Let's apply our two classifiers to the *Accept or discard?* problem. Call `A` the alternative in which the element won't fail before one year, and should therefore be accepted *if this alternative were known at the time of the decision*. Call `B` the alternative in which the element will fail within a year, and should therefore be discarded *if this alternative were known at the time of the decision*. (Remember that the crucial point here is that the classifiers *don't* have this information at the moment of making the decision.)

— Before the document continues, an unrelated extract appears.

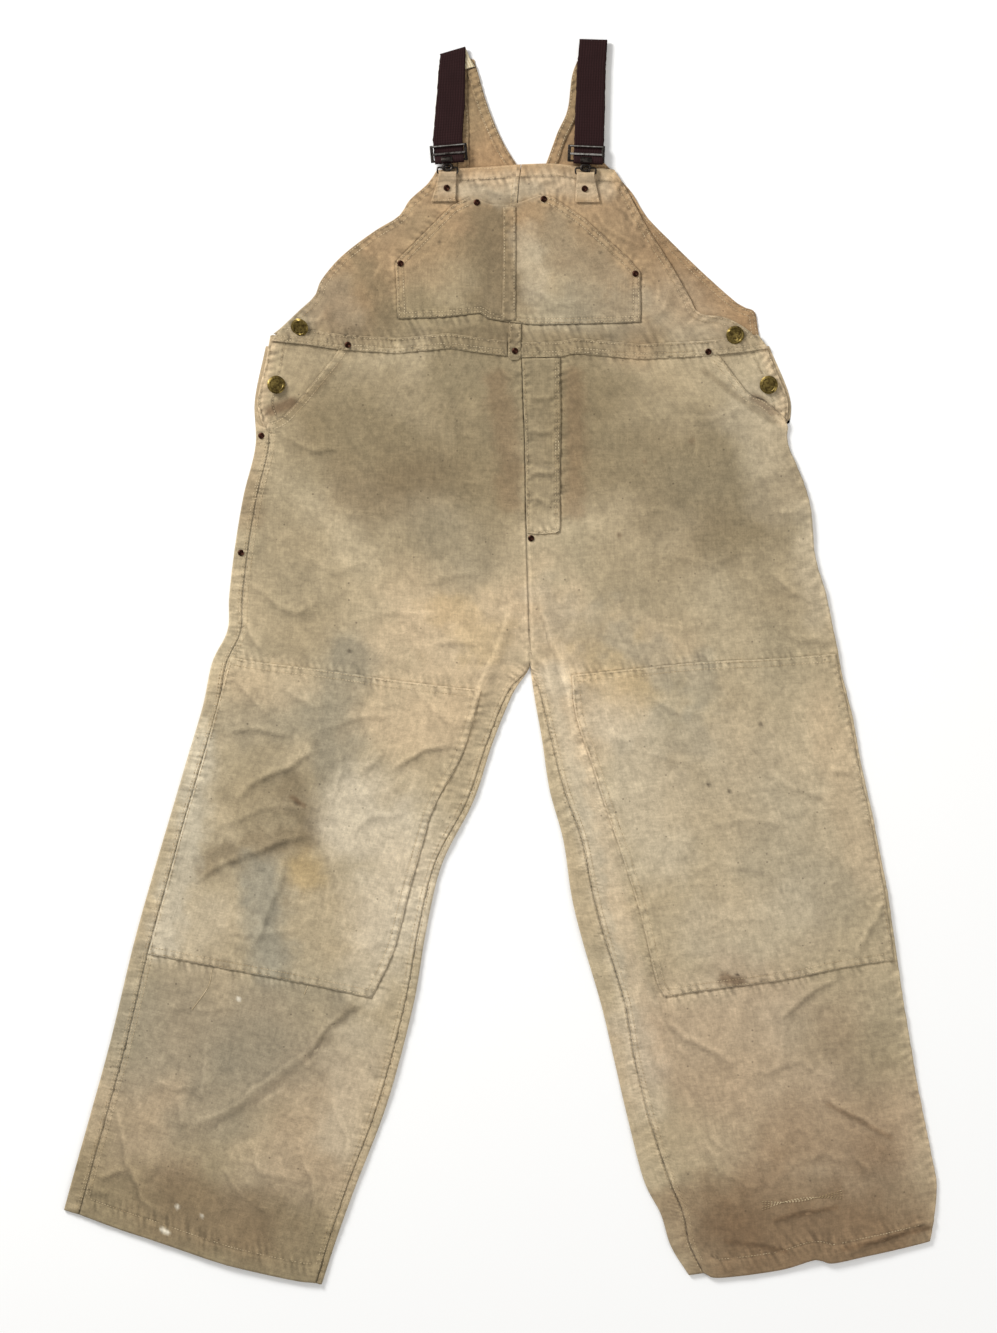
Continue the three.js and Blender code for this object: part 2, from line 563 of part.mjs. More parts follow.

We simulate this decision for 100000 components ("trials"), assuming that the probabilities of failure can be `0.05`, `0.20`, `0.80`, `0.95`. The values of the arguments should be clear:


In [8]:
hitsvsgain(ntrials=100000,
           chooseAtrueA=+1, chooseAtrueB=-11,
           chooseBtrueB=0, chooseBtrueA=0,
           probsA=[0.05, 0.20, 0.80, 0.95])


Trials: 100000
Machine-Learning Classifier: successes 87410 ( 87.410 %) | total gain -26140
Optimal Predictor Machine:   successes 72535 ( 72.535 %) | total gain 9475




Which classifier makes most *successful* guesses?

Which classifier gives the highest monetary gain?

## Example 2: find Aladdin! (image recognition)

A typical use of machine-learning classifiers is for image recognition: for instance, the classifier guesses whether a particular subject is present in the image or not.

Intuitively one may think that "guessing successfully" should be the best goal here. But exceptions to this may be more common than one thinks. Consider the following scenario:

> Bianca has a computer folder with 10000 photos. Some of these include her beloved cat Aladdin, who sadly passed away recently. She would like to select all photos that include Aladdin and save them in a separate "Aladdin" folder. Doing this by hand would take too long, if at all possible; so Bianca wants to employ a machine-learning classifier.
> 
> For Bianca it's important that no photo with Aladdin goes missing, so she would be very sad if any photo with him weren't correctly recognized; on the other hand she doesn't mind if some photos without him end up in the "Aladdin" folder -- she can delete them herself afterwards.

Let's apply and compare our two classifiers to this image-recognition problem, using again the `hitsvsgain()` function. We call `A` the case where Aladdin is present in a photo, and `B` where he isn't. To reflect Bianca's preferences, let's use these "emotional utilities":

- `chooseAisA = +2`: Aladdin is correctly recognized
- `chooseBisA = -2`: Aladdin is not recognized and photo goes missing
- `chooseBisB = +1`: absence of Aladding is correctly recognized
- `chooseAisB = -1`: photo without Aladding end up in "Aladding" folder

and let's say that the photos may have probabilities `0.3`, `0.4`, `0.6`, `0.7` of including Aladding:


In [9]:
hitsvsgain(ntrials=10000,
           chooseAtrueA=+2, chooseAtrueB=-1,
           chooseBtrueB=1, chooseBtrueA=-2,
           probsA=[0.3, 0.4, 0.6, 0.7])


Trials: 10000
Machine-Learning Classifier: successes 6513 ( 65.130 %) | total gain 4565
Optimal Predictor Machine:   successes 5994 ( 59.940 %) | total gain 5443




Again we see that the machine-learning classifier makes more successful guesses than the optimal predictor machine, but the latter yields a higher "emotional utility".

You may sensibly object that this result could depend on the peculiar utilities or probabilities chosen for this example. The next exercise helps answering your objection.

## Now play and experiment!

- Is there any case in which the optimal predictor machine yields a strictly lower utility than the machine-learning classifier?
    + Try using different utilities, for instance using `±5` instead of `±2`, or whatever other values you please.
    + Try using different probabilities as well.
<br>
<br>
    
- As in the previous exercise, try to understand what's happening. Consider this question: *how many photos including Aladdin did each classifier miss?*
    
    Modify the `hitsvsgain()` function to output this result.

- Do the comparison using the following utilities: `chooseAtrueA=+1, chooseAtrueB=-1, chooseBtrueB=1, chooseBtrueA=-1`. What's the result? what does this tell you about the relationship between the machine-learning classifier and the optimal predictor machine?